[Testo incluso nell’edizione BUR del 2019]

La presente traduzione di Frankenstein, o il moderno Prometeo di Mary Shelley segue l’edizione riveduta dall’autrice e pubblicata nel 1831 (London, Henry Colburn and Richard Bentley). Sul sito web Project Gutenberg è disponibile una ristampa anastatica (https://www.gutenberg.org/ebooks/42324). Sul sito della University of Maryland (https://romantic-circles.org/editions/frankenstein) è reperibile un’edizione annotata a cura di Stuart Curran, che contiene sia il testo dell’edizione del 1831, sia quello della prima edizione pubblicata nel 1818.
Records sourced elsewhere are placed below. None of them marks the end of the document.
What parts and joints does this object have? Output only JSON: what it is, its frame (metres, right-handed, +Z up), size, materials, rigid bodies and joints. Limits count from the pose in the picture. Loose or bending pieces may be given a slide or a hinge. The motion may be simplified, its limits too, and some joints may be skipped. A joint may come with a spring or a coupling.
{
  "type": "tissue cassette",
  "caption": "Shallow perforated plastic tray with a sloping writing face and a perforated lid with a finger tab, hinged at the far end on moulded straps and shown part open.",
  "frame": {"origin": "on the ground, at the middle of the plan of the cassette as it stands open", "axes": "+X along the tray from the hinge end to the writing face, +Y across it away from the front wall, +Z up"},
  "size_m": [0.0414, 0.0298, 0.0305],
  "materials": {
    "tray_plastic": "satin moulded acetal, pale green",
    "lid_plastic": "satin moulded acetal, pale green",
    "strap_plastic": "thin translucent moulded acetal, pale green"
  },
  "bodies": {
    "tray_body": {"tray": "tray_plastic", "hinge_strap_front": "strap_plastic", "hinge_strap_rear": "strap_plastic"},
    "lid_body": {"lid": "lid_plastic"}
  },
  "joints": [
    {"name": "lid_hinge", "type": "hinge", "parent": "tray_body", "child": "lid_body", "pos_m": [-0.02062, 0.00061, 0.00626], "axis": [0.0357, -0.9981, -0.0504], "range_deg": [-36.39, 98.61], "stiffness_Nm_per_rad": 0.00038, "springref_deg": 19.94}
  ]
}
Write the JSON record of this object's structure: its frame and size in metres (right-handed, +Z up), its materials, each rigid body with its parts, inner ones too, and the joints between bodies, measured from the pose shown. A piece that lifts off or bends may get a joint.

Porre mano a una nuova traduzione di Frankenstein è impresa quanto mai ardua, perché risulta estremamente difficile distaccarsi dalla lunga storia di quest’opera, dall’enorme quantità di echi che la sua presenza profondamente radicata all’interno dell’immaginario collettivo ha prodotto.

Credo che una delle sfide principali da affrontare sia la ricerca, all’interno della prosa e dello stile, di quegli elementi che fanno emergere con particolare intensità i temi e le suggestioni che ancora oggi continuano ad attirare a questo testo nuove generazioni di lettori. Spesso si ritiene che la scrittura di Frankenstein sia la parte più datata e meno interessante del romanzo, mentre la sua forza risiede nell’idea.

Eppure, nonostante la patina del tempo si percepisca, a mio avviso, soprattutto là dove, come si legge nella prefazione all’edizione del 1818[1], la “preoccupazione principale” dell’autrice è stata “mostrare la dolcezza degli affetti familiari e l’eccellenza della virtù universale”, essa non è quasi mai avvertibile nella limpidezza con la quale la creatura di Victor Frankenstein si rivolge al proprio creatore, nella lucidità con cui racconta la propria storia, e soprattutto pone la parola fine alla vicenda, dato che l’ultima voce che risuona nella mente del lettore prima di chiudere il libro è proprio la sua. E infatti non è un caso che, confrontando il testo dell’edizione 1818 con quello dell’edizione 1831, le parole della creatura siano tra quelle che hanno subito meno interventi da parte dell’autrice, conservandosi quasi del tutto intatte da una stesura all’altra.

Ed è proprio il “mostro”, come lo chiama Victor, il “wretch” (uno dei principali appellativi con cui viene definito nel corso del romanzo, e che ho scelto di tradurre con “disgraziato” per conservarne l’ambiguità, dato che è un termine che può indicare sia una persona che viene colpita da innumerevoli disgrazie, sia un mascalzone, uno che le disgrazie le causa agli altri), a pronunciare un’affermazione che, nella sua apparente ineluttabilità, suona, o dovrebbe suonare per noi, come una sfida: “i sensi degli uomini rappresentano una barriera insormontabile alla nostra convivenza”. L’orrore suscitato dalla vista del mostro rende impossibile agli uomini vivere con lui “in bontà reciproca”. È questo orrore a spingere Victor alla fuga di fronte alla sua creatura che prende vita, a traumatizzare le giovani donne che abitano nella casa in cui la creatura vorrebbe essere accolta, e a provocare la violenta reazione del loro fratello e marito, che scaccia la creatura a bastonate.

Cosa vediamo dunque quando guardiamo l’altro da noi? I nostri sensi sono davvero un ostacolo insormontabile? È possibile che i pregiudizi più profondi da cui sempre più spesso ci lasciamo dominare abbiano una radice pre-razionale, per combattere la quale non basta un deliberato atto di volontà, ma occorre anche una radicale rivoluzione nella nostra stessa percezione del mondo? E in caso affermativo, tale rivoluzione è davvero realizzabile? Possiamo imparare a guardare e a vedere con occhi nuovi, in un mondo in cui siamo sempre più circondati dall’altro, dagli altri, dei quali la creatura di questo romanzo rappresenta forse una metafora ancora più potente, proprio perché viene portata alle sue estreme conseguenze? Possiamo trascendere i nostri limiti di homo sapiens, in un mondo in cui, da qui a non molto, potremmo trovarci di fronte ad altre progenie, basate sul silicio e non sul carbonio, diverse dalla creatura di Victor ma altrettanto aliene, se non di più?

Questo interrogativo, che emerge con potenza e chiarezza nella prosa di Mary Shelley, suona oggi forse ancora più pertinente di due secoli fa, e noi tutti siamo quotidianamente chiamati, in quanto esseri umani, a dargli una risposta.


[1] È interessante notare come nell’introduzione all’edizione del 1831 Mary Shelley dichiari che tale prefazione sia l’unica parte del romanzo a cui abbia messo mano il marito: “Per quello che ricordo” afferma “è stata scritta interamente da lui”.